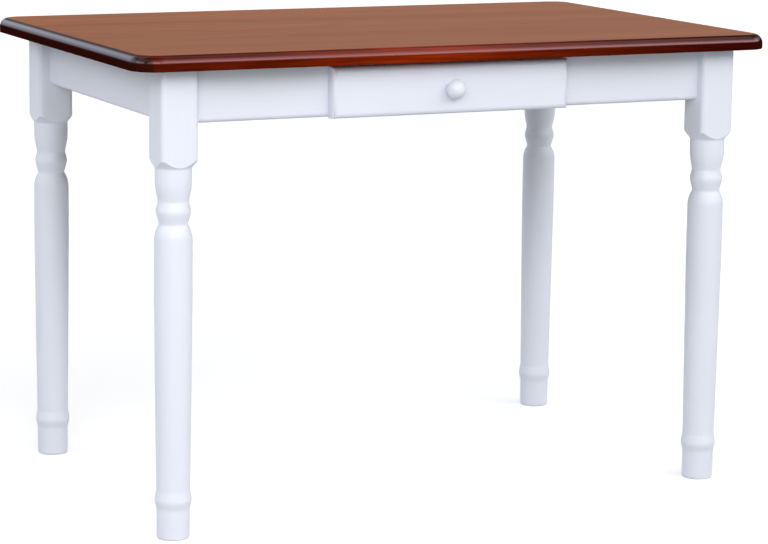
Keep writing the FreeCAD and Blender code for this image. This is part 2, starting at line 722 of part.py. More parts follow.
# ================================================================ drawer
def drawer_front():
    """Overlay board with rounded outer edges, a groove for the panel and holes for dowels and knob."""
    x0 = DRAWER_SHIFT - FRONT_WIDTH / 2
    board = box(x0, x0 + FRONT_WIDTH, FRONT_FACE, BOX_FRONT, FRONT_BOTTOM, FRONT_TOP)
    outer = []
    for edge in board.Edges:
        bounds = edge.BoundBox
        if abs(bounds.YMin - FRONT_FACE) < 1e-6 and abs(bounds.YMax - FRONT_FACE) < 1e-6:
            outer.append(edge)
    board = board.makeFillet(FRONT_ROUND, outer)
    groove_half = BOX_HALF - BOX_WALL + GROOVE_DEPTH
    groove = box(
        DRAWER_SHIFT - groove_half, DRAWER_SHIFT + groove_half,
        BOX_FRONT - GROOVE_DEPTH, BOX_FRONT,
        PANEL_BOTTOM - GROOVE_GAP / 2, PANEL_TOP + GROOVE_GAP / 2,
    )
    back = Vector(0, 1, 0)
    through = rod(KNOB_SCREW_RADIUS + FIT, Vector(DRAWER_SHIFT, FRONT_FACE, KNOB_Z), back, FRONT_THICKNESS)
    recess_start = Vector(DRAWER_SHIFT, BOX_FRONT - KNOB_SCREW_RECESS, KNOB_Z)
    recess = rod(KNOB_SCREW_HEAD_RADIUS + HEAD_PLAY, recess_start, back, KNOB_SCREW_RECESS)
    dowel_holes = front_dowels(FRONT_DOWEL_RADIUS + FIT, DOWEL_END_GAP)
    return cut_all(board, [groove, through, recess] + dowel_holes)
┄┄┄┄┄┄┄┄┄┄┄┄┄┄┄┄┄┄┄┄
What to do: Give back the data above exactly as it appears.

Finished exercise:
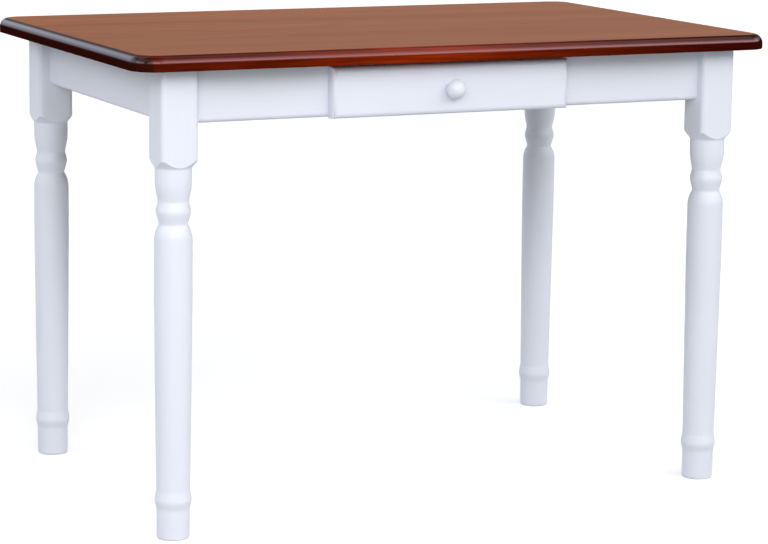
Keep writing the FreeCAD and Blender code for this image. This is part 2, starting at line 722 of part.py. More parts follow.
# ================================================================ drawer
def drawer_front():
    """Overlay board with rounded outer edges, a groove for the panel and holes for dowels and knob."""
    x0 = DRAWER_SHIFT - FRONT_WIDTH / 2
    board = box(x0, x0 + FRONT_WIDTH, FRONT_FACE, BOX_FRONT, FRONT_BOTTOM, FRONT_TOP)
    outer = []
    for edge in board.Edges:
        bounds = edge.BoundBox
        if abs(bounds.YMin - FRONT_FACE) < 1e-6 and abs(bounds.YMax - FRONT_FACE) < 1e-6:
            outer.append(edge)
    board = board.makeFillet(FRONT_ROUND, outer)
    groove_half = BOX_HALF - BOX_WALL + GROOVE_DEPTH
    groove = box(
        DRAWER_SHIFT - groove_half, DRAWER_SHIFT + groove_half,
        BOX_FRONT - GROOVE_DEPTH, BOX_FRONT,
        PANEL_BOTTOM - GROOVE_GAP / 2, PANEL_TOP + GROOVE_GAP / 2,
    )
    back = Vector(0, 1, 0)
    through = rod(KNOB_SCREW_RADIUS + FIT, Vector(DRAWER_SHIFT, FRONT_FACE, KNOB_Z), back, FRONT_THICKNESS)
    recess_start = Vector(DRAWER_SHIFT, BOX_FRONT - KNOB_SCREW_RECESS, KNOB_Z)
    recess = rod(KNOB_SCREW_HEAD_RADIUS + HEAD_PLAY, recess_start, back, KNOB_SCREW_RECESS)
    dowel_holes = front_dowels(FRONT_DOWEL_RADIUS + FIT, DOWEL_END_GAP)
    return cut_all(board, [groove, through, recess] + dowel_holes)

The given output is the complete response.